また、印象に残っていることについては「まずは星野さんの下、阪神でリーグ優勝できたこと。それに楽天時代に引退の報告をした際、一緒に泣いて『もう少し頑張ってみろ』と声をかけてもらったことが忘れられない」と、温かかった人柄をしのんでいました。
そして、「最後まで弱いところを見せず星野さんらしい人生だったと思う」と話していました。
田中将大投手「胴上げは大切な思い出」
大リーグ、ヤンキースの田中将大投手は、星野さんが楽天の監督を務めていたときにチームのエースとして活躍し、平成25年には24勝負けなしと圧倒的な成績をマークし、チームの初めてのリーグ優勝、日本一に貢献しました。
田中投手は、星野さんが亡くなったことについて、「あまりに突然のことで信じられません。楽天で日本一になり、星野さんを胴上げできたことは僕の野球人生の大切な思い出です。大リーグでプレーすることを応援してくれて、感謝の気持ちでいっぱいです。
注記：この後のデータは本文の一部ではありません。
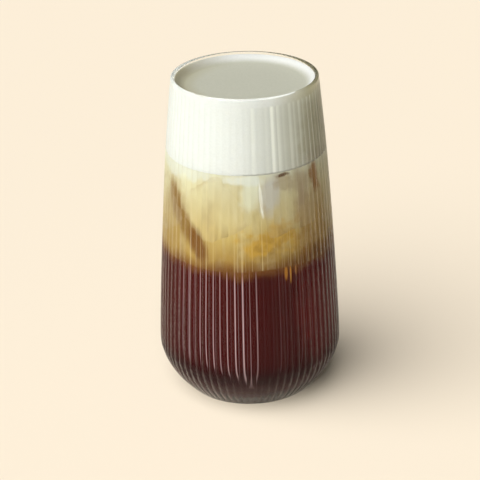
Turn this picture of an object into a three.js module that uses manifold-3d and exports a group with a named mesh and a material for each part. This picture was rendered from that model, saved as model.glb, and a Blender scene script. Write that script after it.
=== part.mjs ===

心よりご冥福をお祈りします」とコメントしています。
楽天 梨田監督「厳しさを継承し戦う」
楽天の球団副会長を務める星野さんが亡くなったことについて、梨田昌孝監督は「チームの精神的支柱でした。想像もしていなかったので、ただただ驚いています。現役時代から大変可愛がっていただき、平成13年に近鉄でリーグ優勝した時には『優勝監督はええ顔しとるな。次は俺もやったるぞ』とおっしゃって、見事、平成15年に阪神を優勝に導かれました。星野球団副会長が球場に入るだけで現場の空気がピーンと張り詰めるのがわかりました。星野さんのまねはできませんが、あの厳しさと威圧感を継承しながら、心新たに現場とフロントが一体となり戦ってまいります」と球団を通じてコメントしました。
楽天 三木谷オーナー「感謝の思いでいっぱい」
楽天の球団副会長を務めてきた星野さんが亡くなったことについて、三木谷浩史オーナーは「チームを創設する前からいろいろと相談に乗っていただき、日本一を成し遂げ、常勝軍団への礎を築き上げていただき、本当に感謝の思いでいっぱいです。野球の世界だけではなく幅広い分野でご活躍され、功績は語り尽くすことができません。今はただただ、心安らかにお休みくださいと申し上げたいと思います」と、球団を通じてコメントしました。
中日 森監督「突然のことで驚き」
中日の森繁和監督は「あまりに突然のことで驚いています。私が中日の監督になってからはお会いするたびに“中日を頼むぞ”と声をかけていただきました。心からご冥福をお祈りいたします」とコメントしています。
巨人 高橋監督「『巨人が強くないとダメだ』と激励」
星野さんが特に巨人戦での勝ちにこだわっていたことを受けて、巨人の高橋由伸監督は「去年11月、野球殿堂入りを祝う会でお会いしたときは、お元気そうだったので本当に驚いています。巨人に対して特別な感情で勝負されていた星野さんには、私が監督になってからお会いするたびに『巨人が強くないとダメだぞ』と激励していただきました。その言葉は私の胸に常に刻まれています。心よりご冥福をお祈りします」と球団を通じてコメントしました。
斉藤コミッショナー「功績に改めて敬意」
プロ野球の斉藤惇コミッショナーは「突然の訃報に驚き、深い哀悼の念を感じています。闘将としての現役選手、そして指揮官時代のご功績に改めて敬意を表します。楽天球団幹部となってからも、プロアマ一体となった野球界全体の発展を常に考え、子どもたちに野球の夢を与えることを熱く訴えておられました。その野球への情熱をご遺志として重く受け止めたいと思います」とコメントしています。